L’etica individuale non può essere appaltata alla magistratura, soprattutto in un Paese in cui la giustizia funziona male, con tempi biblici e con una percentuale di ribaltamenti di sentenze davvero imbarazzante e disorientante, nei passaggi dal primo al secondo grado e dal secondo grado alla Cassazione.

Il fine giustifica i mezzi, a loro volta sempre più sfacciati

Inoltre, di fronte a comportamenti sempre più disinvolti di chi fa politica e introduzioni di condoni, sanatorie e indulti di ogni tipo, dobbiamo smettere di sentirci degli sciocchi se non assecondiamo il navigato interlocutore di turno che ci ricorda come, soprattutto in politica, il fine giustifica i mezzi.

Sono tantissimi anni che mezzi sempre più sfacciati vengono usati per giustificare il fine, ma non mi sembra davvero che questo Paese abbia nel frattempo raggiunto obiettivi particolarmente pregevoli, ragione per cui è giunta l’ora di chiedersi in primo luogo qual è questo fine che giustifica i mezzi e, soprattutto, se non è meglio imporsi dei limiti e un implicito codice morale che consideri inaccettabili alcuni mezzi, a prescindere da quale che sia il fine sbandierato.

Vivremmo meglio e smetteremmo quanto meno di essere evasori di virtù, in un Paese la cui classe dirigente è arrivata a livelli di grettezza tale da ritenere socialmente vergognosa solo l’evasione fiscale, per il semplice fatto che ha bisogno dei soldi dei cittadini per mandare avanti questa indecorosa giostra.

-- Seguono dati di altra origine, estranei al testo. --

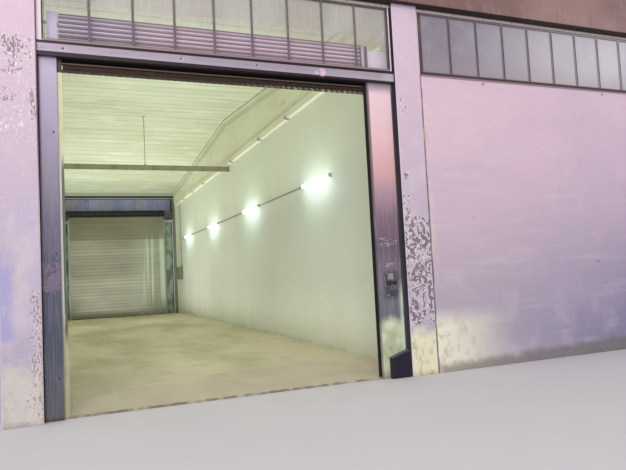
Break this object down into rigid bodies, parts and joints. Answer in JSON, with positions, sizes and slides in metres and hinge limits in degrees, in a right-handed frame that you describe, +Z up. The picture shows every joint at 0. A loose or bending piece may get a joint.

Sono ragionamenti scomodi e probabilmente anche difficili da riuscire a far passare in un Paese dove il discredito accompagna non già soltanto la classe politica di governo, ma anche quella di opposizione, a causa di una mancanza di ricambio generazionale, ad ogni vittoria e sconfitta, che trasforma l’alternanza democratica in un balletto stantio.
Ciò non di meno, sono ragionamenti utili, anzitutto a quella stessa parte sana quanto trasversale dell’attuale classe politica, che hanno una minima speranza di attecchire solo se adeguatamente sostenuti e motivati da chi ha capacità intellettuale, conoscenza tecnica del diritto e delle dinamiche economiche, consapevolezza diretta delle dinamiche di corretto funzionamento dello Stato e di sana amministrazione del privato, nonché forte ancoraggio ai principi dell’etica e della deontologia professionale.

In una parola: tutti voi, tutti noi.